John Paul Plummer is generally credited with coining the phrase Independent Sacramental Movement; it’s use first appearing in the dissertation Plummer authored to comply with the requirements necessary to receive his Doctorate of Philosophy degree. In my opinion, The Many Paths of the Independent Sacramental Movement: A National Study of its Liturgy, Doctrine, and Leadership takes a very fair and balanced look at the modern day Neo-Catholicism movement that has evolved from the Old Catholic Bishops of Utrecht Netherlands, Polish National church, and various Orthodox churches all of which are ostensibly Catholic churches but not in communion with nor under the control of the Roman Catholic church.
Names such as, Reformed Catholic, Free Catholic, Independent Catholic, Autocephalous Sacramental movement and others, are commonly used to describe these independent jurisdictions and Episcopi Vagrantes (Latin for wandering Bishops) or Bishops who are independent of any jurisdiction or order.
By the independent sacramental movement, I refer to a broad range of communities which share a number of characteristics in common: small communities and/or solitary clergy: experimentation in theology and liturgy: mostly unpaid clergy: ordination available to a large percentage of the membership; a sacramental and eucharistic spirituality, with a mediatory priesthood, in most cases preserving the historic episcopate.
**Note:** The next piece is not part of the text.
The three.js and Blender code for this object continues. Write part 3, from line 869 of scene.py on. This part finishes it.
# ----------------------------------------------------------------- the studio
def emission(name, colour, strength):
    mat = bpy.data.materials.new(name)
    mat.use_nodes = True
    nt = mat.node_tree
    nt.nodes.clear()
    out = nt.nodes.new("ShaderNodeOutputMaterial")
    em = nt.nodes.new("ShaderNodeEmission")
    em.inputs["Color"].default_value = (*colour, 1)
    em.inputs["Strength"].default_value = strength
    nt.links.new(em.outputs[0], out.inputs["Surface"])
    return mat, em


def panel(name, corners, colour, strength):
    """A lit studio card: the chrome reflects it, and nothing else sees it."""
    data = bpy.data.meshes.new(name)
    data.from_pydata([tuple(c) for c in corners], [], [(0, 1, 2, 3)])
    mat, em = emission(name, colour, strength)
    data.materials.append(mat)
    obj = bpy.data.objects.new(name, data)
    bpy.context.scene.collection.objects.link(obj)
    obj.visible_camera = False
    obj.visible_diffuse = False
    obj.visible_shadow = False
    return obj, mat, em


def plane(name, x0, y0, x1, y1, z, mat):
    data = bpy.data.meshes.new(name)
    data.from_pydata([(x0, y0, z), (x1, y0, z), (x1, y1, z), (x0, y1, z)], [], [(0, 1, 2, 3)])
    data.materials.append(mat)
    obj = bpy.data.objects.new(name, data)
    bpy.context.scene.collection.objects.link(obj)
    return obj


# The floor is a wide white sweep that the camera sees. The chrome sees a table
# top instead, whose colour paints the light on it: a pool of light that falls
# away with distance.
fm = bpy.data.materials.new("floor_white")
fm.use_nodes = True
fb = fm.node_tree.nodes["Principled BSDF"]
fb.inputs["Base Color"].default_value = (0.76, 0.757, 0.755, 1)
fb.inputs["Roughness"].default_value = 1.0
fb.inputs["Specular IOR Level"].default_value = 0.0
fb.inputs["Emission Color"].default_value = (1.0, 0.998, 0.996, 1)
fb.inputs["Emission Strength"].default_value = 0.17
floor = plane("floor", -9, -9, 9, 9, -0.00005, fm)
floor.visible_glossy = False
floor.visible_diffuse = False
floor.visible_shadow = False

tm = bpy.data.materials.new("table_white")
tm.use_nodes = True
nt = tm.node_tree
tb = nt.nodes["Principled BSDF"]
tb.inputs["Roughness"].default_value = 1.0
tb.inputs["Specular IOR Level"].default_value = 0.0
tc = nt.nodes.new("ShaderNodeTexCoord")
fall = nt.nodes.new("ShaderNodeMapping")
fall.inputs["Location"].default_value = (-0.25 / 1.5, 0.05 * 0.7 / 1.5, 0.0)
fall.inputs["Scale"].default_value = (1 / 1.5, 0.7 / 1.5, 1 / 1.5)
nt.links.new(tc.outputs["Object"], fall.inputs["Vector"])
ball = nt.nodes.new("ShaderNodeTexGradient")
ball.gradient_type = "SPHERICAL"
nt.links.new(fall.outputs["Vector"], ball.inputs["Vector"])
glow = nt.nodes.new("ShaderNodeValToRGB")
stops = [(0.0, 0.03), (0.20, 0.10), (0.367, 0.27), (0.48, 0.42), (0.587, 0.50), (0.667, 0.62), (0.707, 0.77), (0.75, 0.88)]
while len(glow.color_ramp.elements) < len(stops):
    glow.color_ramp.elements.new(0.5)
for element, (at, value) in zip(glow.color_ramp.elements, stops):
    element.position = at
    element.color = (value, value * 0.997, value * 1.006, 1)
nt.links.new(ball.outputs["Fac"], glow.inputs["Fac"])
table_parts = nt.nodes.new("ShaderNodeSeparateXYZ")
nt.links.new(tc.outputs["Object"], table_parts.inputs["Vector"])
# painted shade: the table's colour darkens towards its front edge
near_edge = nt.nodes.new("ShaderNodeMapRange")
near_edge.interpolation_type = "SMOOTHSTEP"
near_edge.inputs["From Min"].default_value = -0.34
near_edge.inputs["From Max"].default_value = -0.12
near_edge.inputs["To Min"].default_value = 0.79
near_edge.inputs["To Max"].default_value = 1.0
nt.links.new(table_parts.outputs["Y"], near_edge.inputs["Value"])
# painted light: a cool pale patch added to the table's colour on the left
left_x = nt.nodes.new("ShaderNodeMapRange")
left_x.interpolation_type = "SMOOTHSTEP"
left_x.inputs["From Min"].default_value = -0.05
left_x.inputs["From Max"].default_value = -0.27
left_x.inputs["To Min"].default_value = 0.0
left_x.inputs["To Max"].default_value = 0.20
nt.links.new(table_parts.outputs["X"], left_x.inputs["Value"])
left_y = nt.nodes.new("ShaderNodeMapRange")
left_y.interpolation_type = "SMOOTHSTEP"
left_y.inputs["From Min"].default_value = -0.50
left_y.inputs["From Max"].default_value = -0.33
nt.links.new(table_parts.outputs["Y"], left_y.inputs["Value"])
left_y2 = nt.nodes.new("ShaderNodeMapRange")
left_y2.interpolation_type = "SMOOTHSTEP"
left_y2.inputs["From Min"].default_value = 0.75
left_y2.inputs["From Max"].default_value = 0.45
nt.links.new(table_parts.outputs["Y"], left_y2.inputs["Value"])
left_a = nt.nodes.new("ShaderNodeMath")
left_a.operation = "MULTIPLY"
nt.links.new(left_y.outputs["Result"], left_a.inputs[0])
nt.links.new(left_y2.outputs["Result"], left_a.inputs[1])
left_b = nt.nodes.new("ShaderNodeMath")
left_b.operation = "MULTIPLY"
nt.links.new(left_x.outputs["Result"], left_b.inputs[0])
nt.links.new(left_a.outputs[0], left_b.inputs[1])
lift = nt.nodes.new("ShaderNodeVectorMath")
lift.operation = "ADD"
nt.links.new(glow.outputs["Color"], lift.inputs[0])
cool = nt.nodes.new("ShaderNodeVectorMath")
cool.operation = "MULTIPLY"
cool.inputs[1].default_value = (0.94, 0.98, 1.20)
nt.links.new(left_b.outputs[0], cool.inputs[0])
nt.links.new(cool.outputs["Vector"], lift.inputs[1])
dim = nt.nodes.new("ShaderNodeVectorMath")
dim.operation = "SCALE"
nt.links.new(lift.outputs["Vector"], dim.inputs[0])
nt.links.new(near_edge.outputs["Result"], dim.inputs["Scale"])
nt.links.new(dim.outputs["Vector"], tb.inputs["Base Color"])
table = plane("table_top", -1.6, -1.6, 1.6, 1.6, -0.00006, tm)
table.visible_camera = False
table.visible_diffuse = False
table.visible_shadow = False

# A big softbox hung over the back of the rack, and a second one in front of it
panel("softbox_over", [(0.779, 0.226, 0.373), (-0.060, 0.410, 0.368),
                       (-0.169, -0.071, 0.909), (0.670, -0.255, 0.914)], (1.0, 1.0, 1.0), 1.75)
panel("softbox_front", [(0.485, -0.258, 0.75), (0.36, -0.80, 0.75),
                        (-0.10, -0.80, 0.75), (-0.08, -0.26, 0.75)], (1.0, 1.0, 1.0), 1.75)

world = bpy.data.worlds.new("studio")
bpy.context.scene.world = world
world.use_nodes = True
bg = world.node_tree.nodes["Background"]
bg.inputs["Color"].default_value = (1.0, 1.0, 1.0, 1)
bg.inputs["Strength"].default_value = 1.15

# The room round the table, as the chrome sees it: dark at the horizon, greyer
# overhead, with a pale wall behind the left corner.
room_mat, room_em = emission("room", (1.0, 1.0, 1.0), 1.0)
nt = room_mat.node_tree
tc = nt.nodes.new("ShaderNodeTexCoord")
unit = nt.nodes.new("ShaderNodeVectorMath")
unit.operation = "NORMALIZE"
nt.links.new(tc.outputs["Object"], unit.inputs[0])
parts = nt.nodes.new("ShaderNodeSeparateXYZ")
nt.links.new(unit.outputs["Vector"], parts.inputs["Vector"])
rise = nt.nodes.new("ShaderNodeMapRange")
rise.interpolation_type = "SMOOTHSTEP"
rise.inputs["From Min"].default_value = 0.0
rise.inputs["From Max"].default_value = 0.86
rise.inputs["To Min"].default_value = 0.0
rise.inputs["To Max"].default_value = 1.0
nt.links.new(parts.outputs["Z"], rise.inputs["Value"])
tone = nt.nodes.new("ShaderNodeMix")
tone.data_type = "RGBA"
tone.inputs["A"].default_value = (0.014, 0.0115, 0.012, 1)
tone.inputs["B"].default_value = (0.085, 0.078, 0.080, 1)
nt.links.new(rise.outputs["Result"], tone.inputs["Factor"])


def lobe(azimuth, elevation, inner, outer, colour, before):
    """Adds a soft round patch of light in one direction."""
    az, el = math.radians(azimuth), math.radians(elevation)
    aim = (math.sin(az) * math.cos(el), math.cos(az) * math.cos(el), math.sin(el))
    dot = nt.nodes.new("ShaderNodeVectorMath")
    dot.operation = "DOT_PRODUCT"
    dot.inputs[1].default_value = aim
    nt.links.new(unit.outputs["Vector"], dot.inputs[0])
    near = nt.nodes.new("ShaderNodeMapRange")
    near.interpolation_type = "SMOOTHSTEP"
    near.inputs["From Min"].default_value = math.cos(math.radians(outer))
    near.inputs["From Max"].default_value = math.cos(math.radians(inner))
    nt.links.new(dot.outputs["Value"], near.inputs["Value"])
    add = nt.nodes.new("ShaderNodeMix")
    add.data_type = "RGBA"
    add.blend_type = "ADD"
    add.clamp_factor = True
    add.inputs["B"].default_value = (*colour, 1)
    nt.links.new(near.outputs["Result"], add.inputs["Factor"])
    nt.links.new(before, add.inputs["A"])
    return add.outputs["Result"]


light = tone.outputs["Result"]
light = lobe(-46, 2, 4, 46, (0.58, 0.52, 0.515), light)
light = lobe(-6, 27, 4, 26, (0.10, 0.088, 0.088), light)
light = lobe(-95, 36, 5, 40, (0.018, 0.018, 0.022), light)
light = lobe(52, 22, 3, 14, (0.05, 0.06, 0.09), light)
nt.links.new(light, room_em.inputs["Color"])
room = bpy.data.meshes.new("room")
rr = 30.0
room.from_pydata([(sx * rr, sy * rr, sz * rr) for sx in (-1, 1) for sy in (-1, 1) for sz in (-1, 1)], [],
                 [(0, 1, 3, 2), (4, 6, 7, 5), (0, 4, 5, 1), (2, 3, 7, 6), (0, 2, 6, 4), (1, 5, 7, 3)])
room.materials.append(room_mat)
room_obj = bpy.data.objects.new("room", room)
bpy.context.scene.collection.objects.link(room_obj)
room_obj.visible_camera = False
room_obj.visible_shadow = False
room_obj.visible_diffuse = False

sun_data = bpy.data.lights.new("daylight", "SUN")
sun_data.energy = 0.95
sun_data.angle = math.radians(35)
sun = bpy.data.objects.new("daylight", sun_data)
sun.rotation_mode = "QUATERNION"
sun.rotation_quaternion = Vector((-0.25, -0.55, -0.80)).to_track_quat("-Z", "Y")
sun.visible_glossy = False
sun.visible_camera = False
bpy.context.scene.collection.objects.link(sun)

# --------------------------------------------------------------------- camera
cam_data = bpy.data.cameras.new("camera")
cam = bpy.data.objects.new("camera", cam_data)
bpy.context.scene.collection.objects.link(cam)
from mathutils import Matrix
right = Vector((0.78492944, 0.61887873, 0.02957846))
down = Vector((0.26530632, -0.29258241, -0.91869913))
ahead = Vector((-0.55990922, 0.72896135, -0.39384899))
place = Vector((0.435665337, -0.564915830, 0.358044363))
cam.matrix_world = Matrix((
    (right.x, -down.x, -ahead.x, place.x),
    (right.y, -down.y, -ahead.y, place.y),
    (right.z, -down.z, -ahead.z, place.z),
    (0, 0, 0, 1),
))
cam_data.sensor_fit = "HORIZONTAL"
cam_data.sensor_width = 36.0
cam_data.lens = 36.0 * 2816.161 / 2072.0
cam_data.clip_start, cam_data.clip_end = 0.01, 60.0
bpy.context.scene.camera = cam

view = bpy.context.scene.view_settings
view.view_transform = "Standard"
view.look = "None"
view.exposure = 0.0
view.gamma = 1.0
The term Independent Sacramental Movement is a very apt and descriptive term, in most cases, however—in my experience at least—when one tells strangers that he is a member of the Independent Sacramental Movement, you simply get a blank stare, a questioning look that silently asks “What the heck is that?” Of course if you say you are a part of the Autocephalous Sacramental movement you get the same dumbfounded look. However when you say you are a part of Reformed, Free, or Independent Catholicism, you may inadvertently give the impression that you were a part of the Roman Catholic Church and then became reformed, and were given your freedom.
Here at the Archdiocese of Saint Michaels; As the years have gone by, it has become increasingly apparent to this Episcopal See that to identify ourselves as an Orthodox Anglo-Catholic Church might be somewhat misleading. Although we use the rites of the Anglican Church and hold very valid lines of Apostolic Succession from both the Russian Orthodox and Roman Catholic Church we hold very little resemblance to any of those institutions.
Furthermore we have to this point identified as being part of the Independent Sacramental Movement (ISM). These jurisdictions modeled after the Old Catholic Church founded by the schismatic Bishops of Utrecht in the Netherlands; are in fact predominantly Progressive in regards to their views on secular social positions.
The Bishops Priests and members of Saint Michaels tend to have traditional views regarding sexuality and marriage and are traditional conservatives with the exception of the ordination of women.
Ironically many of these progressive jurisdiction within the Independent Sacramental movement have no problem what so ever with same sex marriage or Gay priests and Bishops, but refuse to ordain females.
At Saint Michael’s, While not identifying as Anglican, Roman Catholic, or even a part of the Independent Sacramental Movement, we do identify as a sacramental and liturgical church seeking the same original Christian tradition as practiced by the first-millennium Christian Church. This synergy that defined traditional Christianity.